(Object modeling scripts)
=-=-=

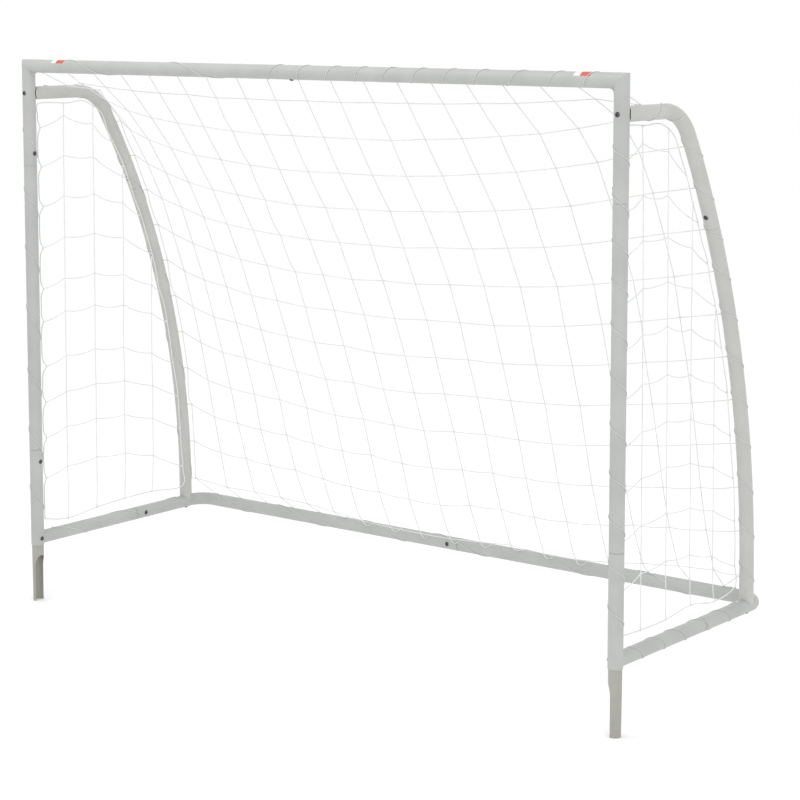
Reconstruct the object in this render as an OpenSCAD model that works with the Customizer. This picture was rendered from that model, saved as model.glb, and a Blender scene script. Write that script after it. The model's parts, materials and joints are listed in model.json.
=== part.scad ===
// A bolt-together tube goal with a laced cord net, in millimetres.
// +X is across the goal, +Y from the mouth towards the back, +Z up. Z = 0 is the ground, under the posts and the bars.
// Frame parts are drawn round their own post: outward is +X, and the ground under the post's axis is the origin.

/* [Goal] */
// Overall width over both posts
goal_w = 1730; // [1300:10:2200]
// Height of the crossbar's top above the ground
goal_h = 1200; // [1150:10:1300]
// Overall depth from the posts' front to the rear bar's back
goal_d = 622; // [590:2:760]

/* [Tube] */
// Outer diameter of every frame tube
tube_d = 32; // [30:0.5:34]
// Wall thickness of every frame tube
wall = 1; // [0.8:0.1:1.4]
// Length of a swaged end inside its socket
spigot_l = 65; // [50:5:80]
// Radial play between a swaged end and its socket
spigot_play = 0.15; // [0.1:0.05:0.3]
// Height of the lower post joint above the ground
low_joint_h = 239; // [180:1:330]
// Height of the upper post joint above the ground
high_joint_h = 943; // [850:1:960]
// Place of the crossbar's joint, from the middle of the goal
cross_joint_x = -35; // [-60:1:60]
// Place of the rear bar's joint, from the middle of the goal
rear_joint_x = 20; // [-60:1:60]
// Distance of the side bar's joint behind the post's axis
side_joint_y = 336; // [300:1:350]
// Centreline radius of the rear corner bend
corner_r = 45; // [40:1:60]

/* [Arms] */
// Drop of the arm's axis below the crossbar's top
arm_drop = 82; // [75:1:95]
// Distance of the arm's foot in front of the rear bar's axis
arm_foot_gap = 59; // [50:1:75]
// Centreline radius of the long curve
arm_curve_r = 1965; // [1900:5:2050]
// Centreline radius of the upper bend
arm_bend_r = 110; // [90:1:120]
// Height above the ground where the long curve begins
arm_curve_h = 60; // [50:1:90]
// Height of the arm's joint above the ground
arm_joint_h = 870; // [780:1:900]

/* [Stakes] */
// Length of a stake below the ground
stake_reach = 142; // [120:1:180]
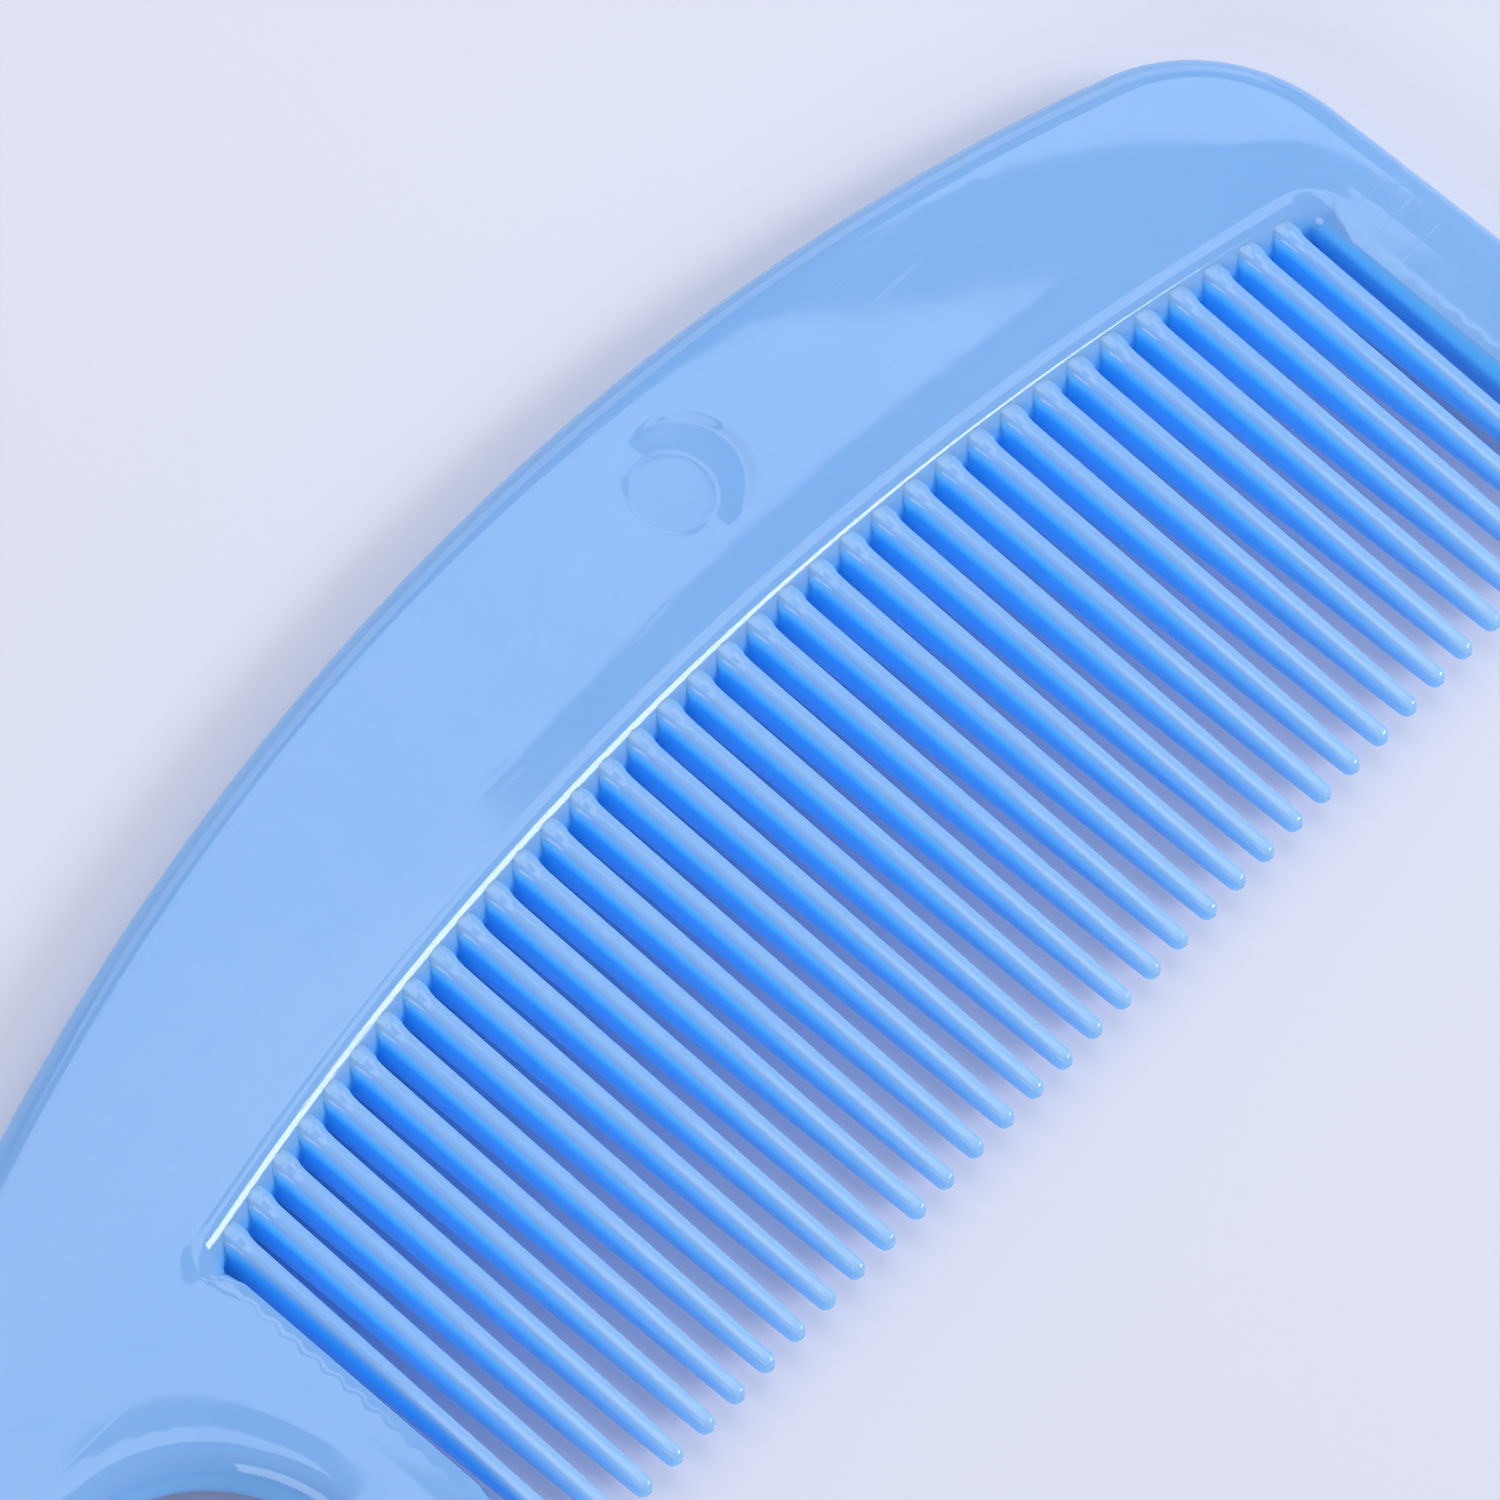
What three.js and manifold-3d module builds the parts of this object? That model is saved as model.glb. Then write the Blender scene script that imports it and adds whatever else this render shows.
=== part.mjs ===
// A grooming comb in light blue plastic: an arched spine with a toe guard, a heel,
// a finger hole and a handle, and a straight row of tapered teeth.
// Millimetres, +Z up. The comb lies flat: X runs from the handle to the toe, and the
// teeth point along -Y. The outline is drawn from the first tooth's axis (x = 0) and
// the line of the tooth tips (y = 0), and the finished group is centred at the end.
import * as THREE from 'three';
import { mergeVertices } from 'three/addons/utils/BufferGeometryUtils.js';
import Module from 'manifold-3d';

// ---- teeth ----
const TOOTH_COUNT = 36;
const TOOTH_PITCH = 2.6;
const LONGEST_TOOTH = 29.9; // from the tip line to the crown of the root arc
const TOOTH_ROOT_WIDTH = 1.55;
const TOOTH_ROOT_HEIGHT = 3.4;
const TOOTH_TIP_WIDTH = 1.02;
const TOOTH_TIP_HEIGHT = 1.3;
const TOOTH_SIDES = 8;
const TOOTH_SQUARENESS = 3.2; // 2 is an oval section, more is squarer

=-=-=

Write out word for word only the lines from the start of the entries down to the line with "corner_r = 45; // [40:1:60]", please, including both ends.

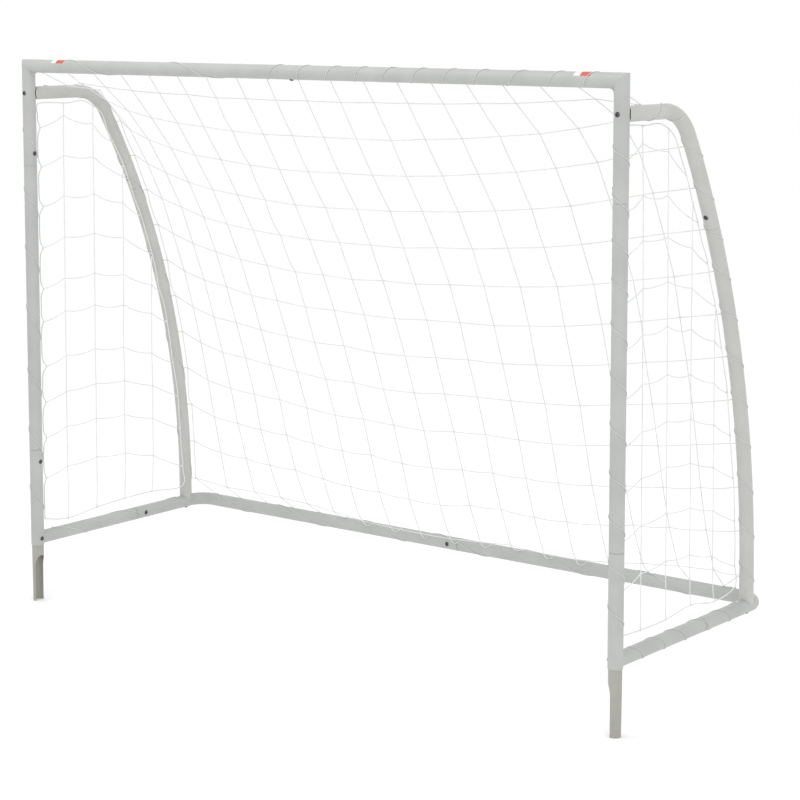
Reconstruct the object in this render as an OpenSCAD model that works with the Customizer. This picture was rendered from that model, saved as model.glb, and a Blender scene script. Write that script after it. The model's parts, materials and joints are listed in model.json.
=== part.scad ===
// A bolt-together tube goal with a laced cord net, in millimetres.
// +X is across the goal, +Y from the mouth towards the back, +Z up. Z = 0 is the ground, under the posts and the bars.
// Frame parts are drawn round their own post: outward is +X, and the ground under the post's axis is the origin.

/* [Goal] */
// Overall width over both posts
goal_w = 1730; // [1300:10:2200]
// Height of the crossbar's top above the ground
goal_h = 1200; // [1150:10:1300]
// Overall depth from the posts' front to the rear bar's back
goal_d = 622; // [590:2:760]

/* [Tube] */
// Outer diameter of every frame tube
tube_d = 32; // [30:0.5:34]
// Wall thickness of every frame tube
wall = 1; // [0.8:0.1:1.4]
// Length of a swaged end inside its socket
spigot_l = 65; // [50:5:80]
// Radial play between a swaged end and its socket
spigot_play = 0.15; // [0.1:0.05:0.3]
// Height of the lower post joint above the ground
low_joint_h = 239; // [180:1:330]
// Height of the upper post joint above the ground
high_joint_h = 943; // [850:1:960]
// Place of the crossbar's joint, from the middle of the goal
cross_joint_x = -35; // [-60:1:60]
// Place of the rear bar's joint, from the middle of the goal
rear_joint_x = 20; // [-60:1:60]
// Distance of the side bar's joint behind the post's axis
side_joint_y = 336; // [300:1:350]
// Centreline radius of the rear corner bend
corner_r = 45; // [40:1:60]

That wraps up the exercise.